A propósito de la educación sexual

La educación sexual debería limitarse a la enseñanza de los métodos para evitar los embarazos. Dejemos que los muchachos disfruten como mejor puedan de sus tesoros en este mundo de porquería.

Hubo un tiempo cuando el amor fue pecado. No sé si ahora es mejor, cuando las muchachas andan desnudas por los centros comerciales como las mariposas por los jardines (qué harán cuando nada quede por mostrar, ni la orquídea), y cuando las zarinas de la farándula comentan en las páginas de los periódicos sus tríos con desconocidos y sus desahogos de viudas alegres. Cuando el impudor tiene su 'ranking'. Y la cama privada es convertida en una extensión del escenario.

En mis tiempos, el amor era más misterioso. Por una sombría transmutación, el gasto ocasional de un poco de saliva en un cine se pagaba en las calderas del infierno: las muchachas estaban comunicadas con el diablo y con el teólogo en línea directa. Y eran fortines de apariencia inexpugnable que guardaba una monja francesa en un internado, una tía de ojos inquisidores o un hermano, el candelero, que se sobornaba con dulces Charms. Las canciones de moda hablaban de besos robados. Convirtiendo en delito la mística comunión de dos tractos digestivos que es un beso.

Recuerdo que entre la primera cita y la primera vez corría un largo camino de charlas insulsas y plácidas promesas. Antes de merecer el dulce regalo de una tersa pera de quince años y un cupo en el nido de pájaro de la entrepierna había que conquistar primero el dedo meñique con el pretexto de admirar un anillo, y la perfumada mano con zalamerías de quiromántico, y luego… el hombro y después, la pera… que era el prólogo de lo mejor de todo.

El cuerpo de las muchachas era el botín de la paciencia. Los muchachos a veces espiábamos sus duchas con la gravedad de los físicos en la contemplación de los ciclotrones antes del auge de la pornografía virtual. Y la visión casual de unos cucos puestos a secar en un alambre nos alteraba los ciclos del sueño.

Los moralistas del pasado pensaban que el hombre después del coito es un animal triste. Y un deseo podrido llevó a muchos a dilapidar sus recuerdos de infancia donde un siquiatra que costaba un ojo de la cara. Pero los muchachos sanos siempre se las arreglan para enfrentar con el cinismo de la naturaleza, después de la ingesta completa o de la exploración exhaustiva de una muchacha detrás de una puerta, el juicio divino. Recuerdo que nosotros, los de entonces, a veces elaborábamos el duelo de la muerte del alma después del pecado mortal acariciando un guante nono o un pañuelo bordado con nomeolvides o sonriendo como idiotas ante una fotografía desteñida con una cursi, falaz dedicatoria al respaldo.

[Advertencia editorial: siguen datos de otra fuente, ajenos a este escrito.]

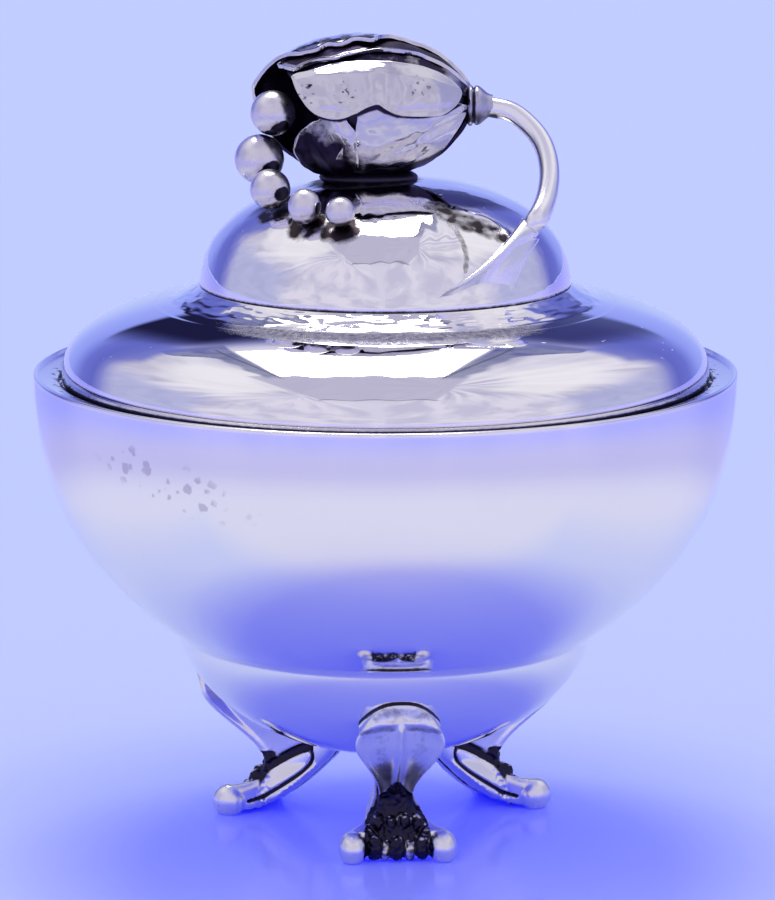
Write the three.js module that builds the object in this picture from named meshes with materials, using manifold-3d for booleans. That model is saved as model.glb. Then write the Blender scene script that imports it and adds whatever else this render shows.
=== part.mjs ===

Te amaré siempre, por ejemplo, en el colmo de la originalidad.

El juego del amor conjugaba los afanes de la pasión con la astucia del cazador. Y el fin era ganarle al diablo y a la tía una muchacha en un ajedrez largo y bien calculado.

He vuelto a recordarlo a propósito de la alharaca que levantó una vez más el asunto de la educación sexual de los niños. Eso es botar pólvora en gallinazos espirituales. Un muchacho de nueve años hoy puede con mucha probabilidad darle sopa y seco en conocimientos sexuales al casto procurador Ordóñez. Hoy, cuando a los muchachos no los perturban la visión de un seno femenino ni unos cucos puestos a secar como al doctor. Y cuando las muchachas son tan generosas con sus queridos entresijos que bien les cabe el calificativo de libérrimas, y lo demás. La educación sexual debería limitarse a la enseñanza de los métodos para evitar los embarazos. Dejemos que los muchachos disfruten como mejor puedan de sus tesoros en este mundo de porquería. Lo pornográfico es la guerra, las corrupciones del poder, lo pecaminoso es ‘Iván Márquez’ hablando de paz y justicia y poniéndole conejo a la sociedad colombiana, su retórica. No lo que hacen los jóvenes con sus atributos naturales en el tiempo que les dejan los goces ambiguos de la escuela.